Office ceiling lights can have different optical designs depending on whether they're use for general lighting or task lighting. Flush mount lights designed for general lighting use opal diffusers to spread luminous flux from light source evenly to all directions. Overhead task lights are generally direct lighting systems that are very efficient in delivering light to a horizontal task plane. Uniform light distribution is design priority in both general and task lighting applications. Uniform illumination supports speed and accuracy of tasks and reduces visual fatigue that can otherwise occur due to constant eye adaption between areas with extreme luminance difference. LED ceiling lights work wonders to deliver uniform illumination through a large light emitting surface (LES) created using either the direct-lit or edge-lit optical system. Office task lighting is often recommended with a minimum uniformity ratio of 0.7 (minimum illuminance to average illuminance). Aside from illuminance uniformity, glare control should be prioritized as well to ensure no excessively high luminances are present within the field of view or up to 53° above the line of sight. Direct lighting systems use louvers, compound lenses or other optical shielding designs to eliminate high angle glare. Office lighting systems are usually assigned with a unified glare rating (UGR) which should not exceed 19 in most cases.
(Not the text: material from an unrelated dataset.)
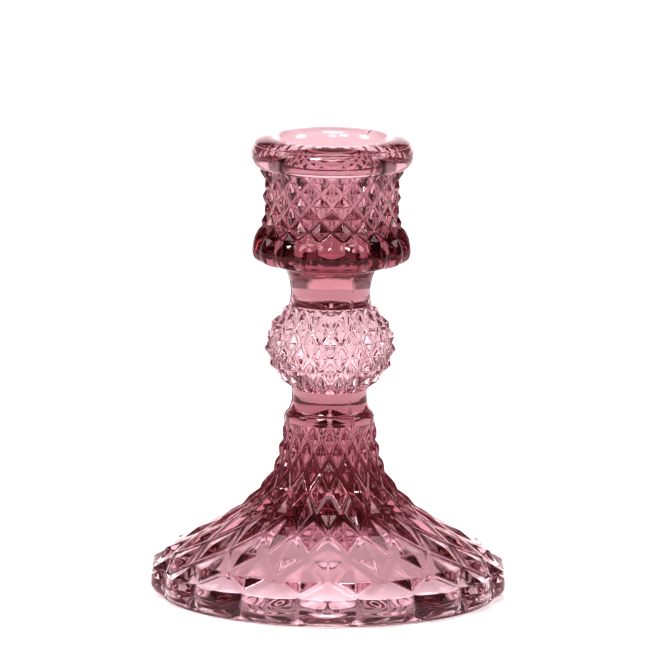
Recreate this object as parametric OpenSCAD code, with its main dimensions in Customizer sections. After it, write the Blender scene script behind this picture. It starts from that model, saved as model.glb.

LEDs are current-driven semiconductor devices whose performance and reliability rely heavily on drive current regulation. The driver must maintain the output current and voltage to specification under wide temperature and electrical ranges. The conversion from the incoming AC line power to a predetermined magnitude of DC power should be preferably accomplished through a two-stage design with a power factor correction (PFC) circuit and a switch-mode power supplies (SMPS). The two-stage circuit ensures complete suppression of the alternating waveform after rectification so that the driver generate minimal ripples in the output current delivered to the LED load. Residual ripple is responsible for the flicker in the light output. To deliver flicker-free lighting, ripple values must be kept within ± 10%. The driver determines the dimmability of an LED ceiling light. LED drivers incorporated in commercial lighting systems typically make use of standard 0-10V control signals or DALI inputs to perform dimming control. The driver also communicates with occupancy sensors or daylight harvesting sensors that dim or switch lights depending on the occupancy of an area or the amount of daylight in an area respectively. LED technology dramatically accelerated the integration of the Internet of Things (IoT) and human centric lighting into commercial buildings, which calls for more sophisticated design of the driver circuitry.

The LED package selection defines color rendering accuracy and color appearance of white light emitted from the luminaire. These performance variants must be balanced against such factors as the light source efficacy and product cost. The color quality of LED ceiling lights is often traded for high luminous efficacy in low cost lighting systems. Most LED ceiling lights use light sources that have a CRI in the 80-85 range, which is on the lower end of what is acceptable for office lighting applications. High color rendering LEDs indeed won't cost a fortune. In visually demanding and color critical applications, light sources with a minimum CRI of 90 should be used. The special color rendering indices R9 through R14 should be checked as well in order to ensure excellent rendering of saturated colors and skin tones. The maximum light source color temperature in general should not exceed 5,000 K. It is important to maintain color consistency across LED ceiling lights installed within an office so the space will have a consistent appearance.